Some records

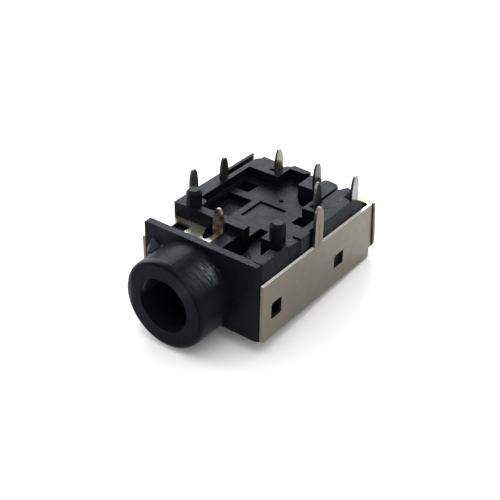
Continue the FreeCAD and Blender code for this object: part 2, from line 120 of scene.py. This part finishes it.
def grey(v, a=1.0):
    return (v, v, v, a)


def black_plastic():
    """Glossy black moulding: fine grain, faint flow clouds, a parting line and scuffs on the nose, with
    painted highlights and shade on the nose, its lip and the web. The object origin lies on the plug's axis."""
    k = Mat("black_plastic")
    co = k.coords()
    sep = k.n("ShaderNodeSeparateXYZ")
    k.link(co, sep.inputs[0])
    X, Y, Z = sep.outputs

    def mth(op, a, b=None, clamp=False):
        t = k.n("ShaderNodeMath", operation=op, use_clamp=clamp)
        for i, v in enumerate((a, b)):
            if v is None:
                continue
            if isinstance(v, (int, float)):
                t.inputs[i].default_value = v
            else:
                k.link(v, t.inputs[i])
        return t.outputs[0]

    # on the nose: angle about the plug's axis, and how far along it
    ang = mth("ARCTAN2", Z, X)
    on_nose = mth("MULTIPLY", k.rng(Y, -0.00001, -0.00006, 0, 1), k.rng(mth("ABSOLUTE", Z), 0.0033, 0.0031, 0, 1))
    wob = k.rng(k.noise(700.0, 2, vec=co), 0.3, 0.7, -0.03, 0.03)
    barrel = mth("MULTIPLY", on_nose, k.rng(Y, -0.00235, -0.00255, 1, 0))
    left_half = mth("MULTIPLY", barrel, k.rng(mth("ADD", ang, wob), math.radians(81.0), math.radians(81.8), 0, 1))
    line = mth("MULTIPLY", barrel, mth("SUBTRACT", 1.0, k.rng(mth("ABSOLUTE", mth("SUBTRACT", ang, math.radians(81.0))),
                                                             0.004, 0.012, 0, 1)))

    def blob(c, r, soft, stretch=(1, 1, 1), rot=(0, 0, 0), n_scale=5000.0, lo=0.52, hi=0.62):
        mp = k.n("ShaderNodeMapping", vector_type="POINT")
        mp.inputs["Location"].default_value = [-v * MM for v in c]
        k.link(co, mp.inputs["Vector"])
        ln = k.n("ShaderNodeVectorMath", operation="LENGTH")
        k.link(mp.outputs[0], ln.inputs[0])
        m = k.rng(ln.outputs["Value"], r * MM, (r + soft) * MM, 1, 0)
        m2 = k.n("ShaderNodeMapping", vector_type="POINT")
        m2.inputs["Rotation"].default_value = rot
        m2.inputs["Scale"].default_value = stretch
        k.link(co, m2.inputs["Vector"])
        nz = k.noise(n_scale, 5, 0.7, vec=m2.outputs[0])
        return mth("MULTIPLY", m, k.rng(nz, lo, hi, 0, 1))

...

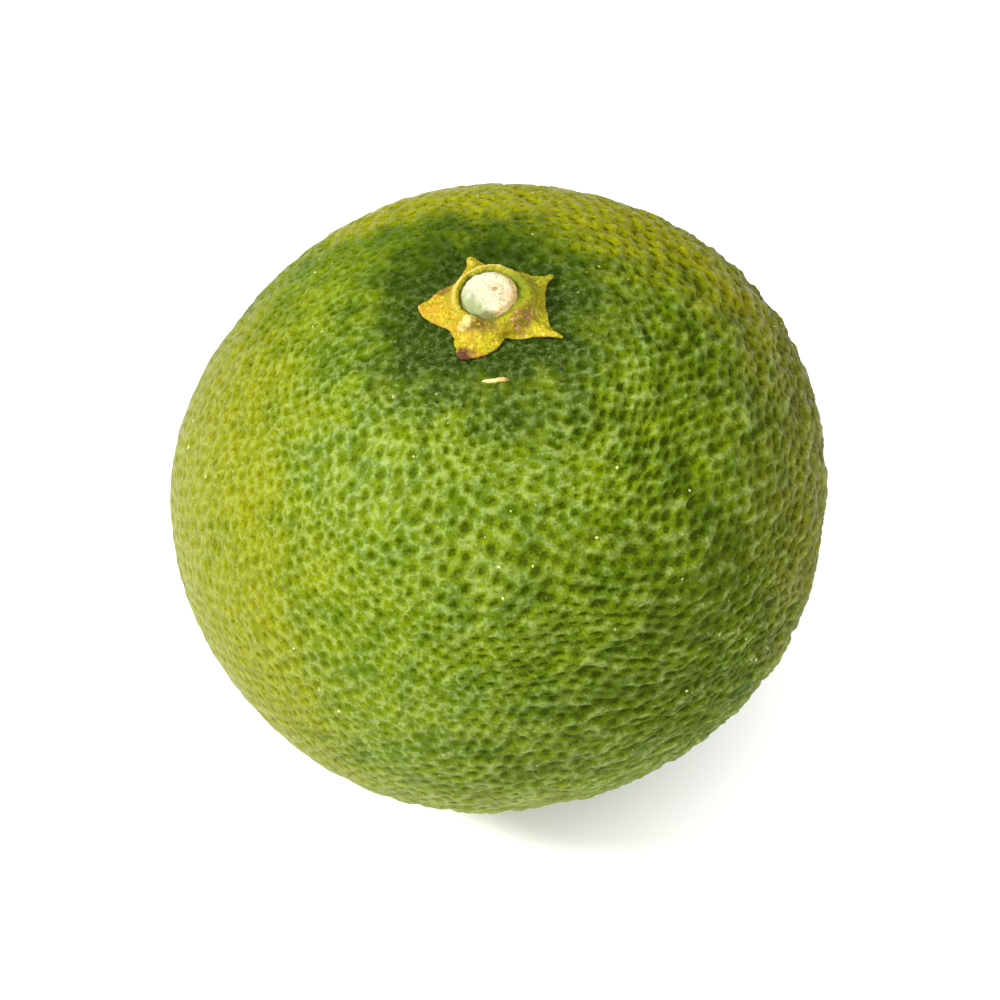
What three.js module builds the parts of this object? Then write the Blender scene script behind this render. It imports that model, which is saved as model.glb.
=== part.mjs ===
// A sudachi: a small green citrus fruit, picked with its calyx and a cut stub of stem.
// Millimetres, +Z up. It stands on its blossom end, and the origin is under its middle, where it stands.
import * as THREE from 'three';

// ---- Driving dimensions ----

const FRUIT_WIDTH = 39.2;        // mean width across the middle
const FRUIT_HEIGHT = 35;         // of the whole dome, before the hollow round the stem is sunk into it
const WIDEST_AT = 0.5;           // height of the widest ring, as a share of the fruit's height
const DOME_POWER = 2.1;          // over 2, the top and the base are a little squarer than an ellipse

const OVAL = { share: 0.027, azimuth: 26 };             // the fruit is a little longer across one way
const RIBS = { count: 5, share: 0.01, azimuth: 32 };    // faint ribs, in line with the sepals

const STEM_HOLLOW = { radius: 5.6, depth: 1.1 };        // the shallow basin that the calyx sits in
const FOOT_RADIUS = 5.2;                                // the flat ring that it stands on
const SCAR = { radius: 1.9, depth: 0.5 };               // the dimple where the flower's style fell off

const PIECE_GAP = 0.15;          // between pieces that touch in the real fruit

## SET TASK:
Look through the entries and work out how many lines have the word "Blender" in them; reply with that number only.

## TASK OUTPUT:
2